Could Unfriending a Coworker on Facebook Open You Up to a Lawsuit?
Last week, we wrote about the National Labor Relations Board’s ruling that employees’ Facebook use constitutes free speech. The full legal consequences of that ruling have yet to be unpacked, but suffice it to say that the law is intersecting with 21st-century social media in unexpected ways.
This one may be even more strange. An employment lawyer named Margaret M. DiBianca claims that if bosses become friends with employees on Facebook and subsequently unfriend them, it could be construed as “evidence of retaliation,” opening the employers up to legal action.
DiBianca by way of AllFacebook:
“The law says you can’t retaliate against someone for legally doing what they’re legally entitled to do. If an employee complains about discrimination, you can’t fire that person for complaining,” she said. “The question is, what is retaliation? Over the years the standard has broadened. Now smaller actions can cumulatively turn into an adverse action.”
If you’ve ever felt a personal sense of rejection from getting deleted from someone’s friend list, then you might understand why DiBianca equates the practice with retaliation. Like her November 12 entry on the law firm’s blog states:
“The employee [who came to DiBianca’s firm alleging that a supervisor’s Facebook unfriending of her showed unlawful retaliation] felt that the “unfriending” was the equivalent of what getting the “cold shoulder”—just in a virtual or electronic context. Although the cold shoulder is not the traditional type of workplace retaliation, it can constitute an adverse employment action under the Burlington Northern standard—especially when it’s one of several “bad facts” tending to show that the employee was singled out after filing a complaint.”

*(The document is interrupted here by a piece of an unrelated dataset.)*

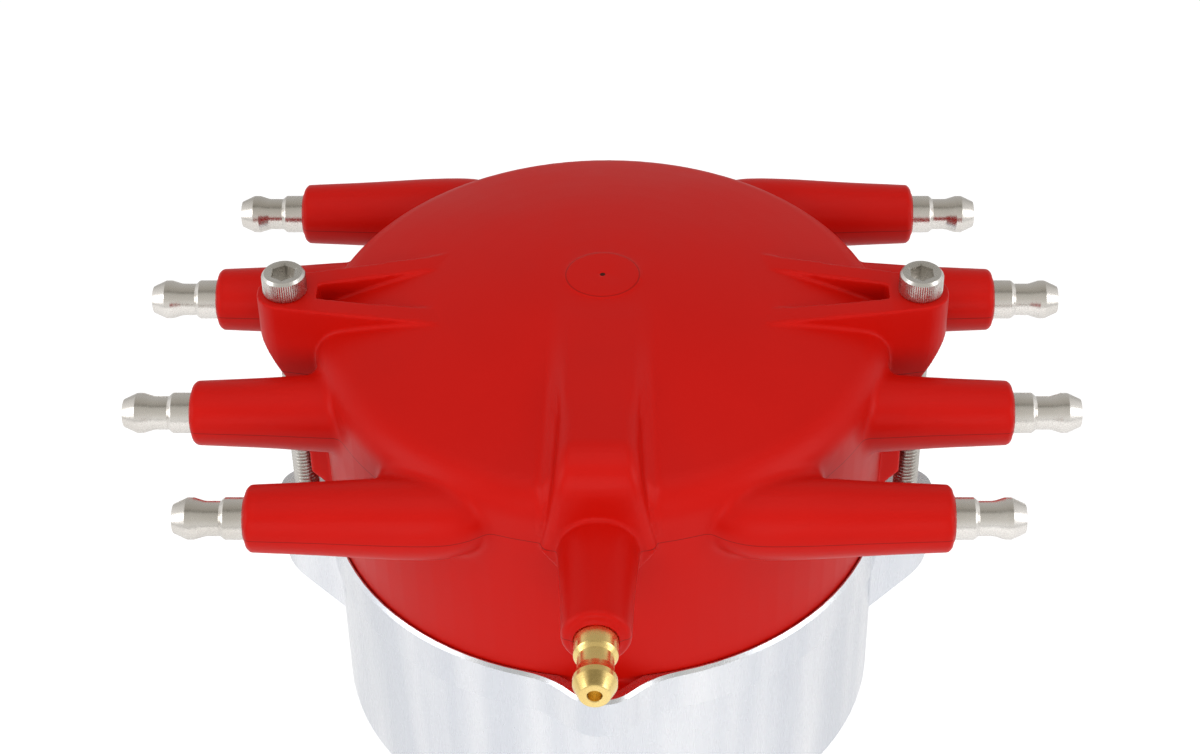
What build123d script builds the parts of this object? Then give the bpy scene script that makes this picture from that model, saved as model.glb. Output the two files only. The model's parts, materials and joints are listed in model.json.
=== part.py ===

A few caveats: DiBianca’s line of reasoning with respect to Facebook unfriendings hasn’t been tested in court, and as she acknowledges above, it’d be stronger as one of several points of evidence for retaliation rather than in isolation. The ruling to which she’s referring, Burlington Northern & Santa Fe (BNSF) Railway Co. v. White, specifies that to qualify as retaliation, an employer’s actions must have “dissuaded a reasonable worker from making or supporting a charge of discrimination.” On its own, it sounds like a stretch to say that Facebook unfriending fits the bill, but until a court decides on such a case, who knows? It’s only a matter of time …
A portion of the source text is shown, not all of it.